The main reason for this is almost total ignorance by the British of Israel's history, a gap which has allowed propaganda, lies, libels and distortions to take deadly and virtually unchallenged hold.
But what hope is there when by all accounts the Israeli government - and particularly the foreign ministry - is such a hotbed of factional in-fighting, petty rivalries and vested interests that no coherent approach is possible? It is almost beyond belief that the government of a country fighting for its survival should so resemble amateur night at the Hendon Hippodrome.
The result is that it lurches from one desperate extreme to the other - from displaying arrogant indifference to its public image abroad, to suddenly slamming the door in the BBC's face in a fit of temper.
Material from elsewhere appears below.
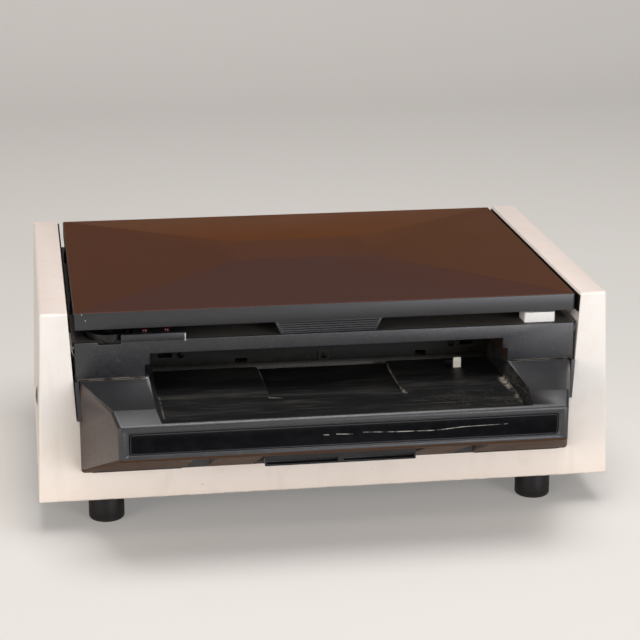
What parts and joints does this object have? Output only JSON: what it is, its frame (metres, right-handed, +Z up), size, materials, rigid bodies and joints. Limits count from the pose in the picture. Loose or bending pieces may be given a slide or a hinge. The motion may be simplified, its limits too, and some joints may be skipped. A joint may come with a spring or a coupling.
{
  "type": "instant film processor",
  "caption": "Tabletop processor for large instant film: U-shaped case on rubber feet, feed shelf, squeeze rollers with geared drive, exit tray under a hinged lid, timer dial and button.",
  "frame": {"origin": "on the surface that the rubber feet stand on, under the middle of the whole object, case and feed shelf together", "axes": "+X to the right as seen by the person who feeds the film, +Y to the back, +Z up; the feed shelf's nose points to -Y"},
  "size_m": [0.433, 0.37, 0.1732],
  "materials": {
    "case_plastic": "warm white moulding, fine grain, yellowed slightly towards the foot",
    "black_moulding": "black moulding with a fine matt grain",
    "lid_plastic": "brown-black moulding, satin, lightly scratched",
    "wall_liner": "thin black strip, matt",
    "strip_plastic": "glossy black strip, bare",
    "insert_plastic": "black, smooth",
    "black_rubber": "matt black rubber",
    "zinc_steel": "zinc-plated steel",
    "roller_steel": "ground and polished steel",
    "bronze": "sintered bronze",
    "gear_nylon": "cream nylon",
    "pinion_brass": "brass pinion pressed on its shaft",
    "grey_metal": "dark grey sheet metal",
    "board": "green circuit board with its components",
    "transformer_iron": "varnished laminations and winding",
    "lamp_red": "dark red lenses",
    "button_white": "white, satin gloss",
    "feeler_white": "off-white acetal",
    "socket_plastic": "black, slightly glossy"
  },
  "bodies": {
    "base": {"case_shell": "case_plastic", "base_plate": "grey_metal", "foot_front_left": "black_rubber", "foot_front_right": "black_rubber", "foot_rear_left": "black_rubber", "foot_rear_right": "black_rubber", "foot_screws": "zinc_steel", "side_plugs": "insert_plastic", "left_liner": "wall_liner", "right_liner": "wall_liner", "front_fascia": "black_moulding", "feed_shelf": "black_moulding", "shelf_screws": "zinc_steel", "pull_insert": "insert_plastic", "name_strip": "strip_plastic", "guide_plate": "black_moulding", "guide_screws": "zinc_steel", "inner_deck": "black_moulding", "deck_posts": "zinc_steel", "deck_screws": "zinc_steel", "exit_tray": "black_moulding", "rear_panel": "black_moulding", "rear_screws": "zinc_steel", "power_inlet": "socket_plastic", "inlet_pins": "zinc_steel", "fuse_holder": "socket_plastic", "switch_housing": "socket_plastic", "hinge_brackets": "zinc_steel", "hinge_pins": "zinc_steel", "hinge_screws": "zinc_steel", "lid_buffers": "black_rubber", "left_frame": "zinc_steel", "right_frame": "zinc_steel", "frame_screws": "zinc_steel", "tie_bars": "zinc_steel", "lower_bushes": "bronze", "upper_bushes": "bronze", "pressure_springs": "zinc_steel", "idler_stud": "zinc_steel", "drive_motor": "grey_metal", "motor_screws": "zinc_steel", "circuit_board": "board", "transformer": "transformer_iron", "timer_control": "grey_metal", "pilot_lamps": "lamp_red", "start_switch": "socket_plastic", "feeler_pin": "zinc_steel", "feeler_switch": "socket_plastic"},
    "lid": {"lid": "lid_plastic", "lid_grip": "black_moulding"},
    "start_button": {"start_button": "button_white"},
    "timer_dial": {"timer_dial": "insert_plastic"},
    "film_feeler": {"film_feeler": "feeler_white"},
    "lower_roller": {"lower_roller": "roller_steel", "lower_gear": "gear_nylon"},
    "upper_roller": {"upper_roller": "roller_steel", "upper_gear": "gear_nylon"},
    "idler_gear": {"idler_gear": "gear_nylon"},
    "drive_pinion": {"drive_pinion": "pinion_brass"},
    "switch_rocker": {"switch_rocker": "socket_plastic"}
  },
  "joints": [
    {"name": "lid_hinge", "type": "hinge", "parent": "base", "child": "lid", "pos_m": [0, 0.177, 0.1532], "axis": [-1, 0, 0], "range_deg": [0, 92]},
    {"name": "start_button_slide", "type": "slide", "parent": "base", "child": "start_button", "axis": [0, 1, 0], "range_m": [0, 0.004], "stiffness_N_per_m": 300, "springref_m": -0.002},
    {"name": "timer_dial_spin", "type": "hinge", "parent": "base", "child": "timer_dial", "pos_m": [-0.16098, -0.0802, 0.1472], "axis": [0, 0, 1], "range_deg": [-145, 145]},
    {"name": "film_feeler_swing", "type": "hinge", "parent": "base", "child": "film_feeler", "pos_m": [0.10464, -0.0675, 0.0963], "axis": [-1, 0, 0], "range_deg": [0, 55], "stiffness_Nm_per_rad": 0.004, "springref_deg": -11.46},
    {"name": "lower_roller_spin", "type": "hinge", "parent": "base", "child": "lower_roller", "pos_m": [0, -0.0225, 0.0961], "axis": [1, 0, 0], "continuous": true},
    {"name": "upper_roller_spin", "type": "hinge", "parent": "base", "child": "upper_roller", "pos_m": [0, -0.0225, 0.1215], "axis": [1, 0, 0], "continuous": true},
    {"name": "idler_gear_spin", "type": "hinge", "parent": "base", "child": "idler_gear", "pos_m": [0, 0.00946, 0.08051], "axis": [1, 0, 0], "continuous": true},
    {"name": "drive_pinion_spin", "type": "hinge", "parent": "base", "child": "drive_pinion", "pos_m": [0, 0.03775, 0.0661], "axis": [1, 0, 0], "continuous": true},
    {"name": "rocker_tilt", "type": "hinge", "parent": "base", "child": "switch_rocker", "pos_m": [-0.16006, 0.179, 0.0738], "axis": [-1, 0, 0], "range_deg": [0, 14]}
  ],
  "couplings": [
    {"joint": "upper_roller_spin", "follows": "lower_roller_spin", "ratio": -1},
    {"joint": "idler_gear_spin", "follows": "lower_roller_spin", "ratio": -0.55556},
    {"joint": "drive_pinion_spin", "follows": "lower_roller_spin", "ratio": 1.4286}
  ]
}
It is hard not to see in this the pathological damage that has been done to Israel's sense of itself: the profound weariness and disorientation from more than half a century of bombardment, the introversion arising from a permanent state of siege - and most lethal of all, the creeping demoralisation from the nagging fear that the vile things said about it may be right.
Such internal weakening is, of course, the strategic purpose of terrorism. This long, long Arab game that is being played, applauded by an ignorant and gullible world, is having the effect laid out decades back by Arab strategists, who saw how to destroy Israel through a pincer movement both from within and without. In Israel's lamentable public presentation, therefore, lie the seeds of terror's victory.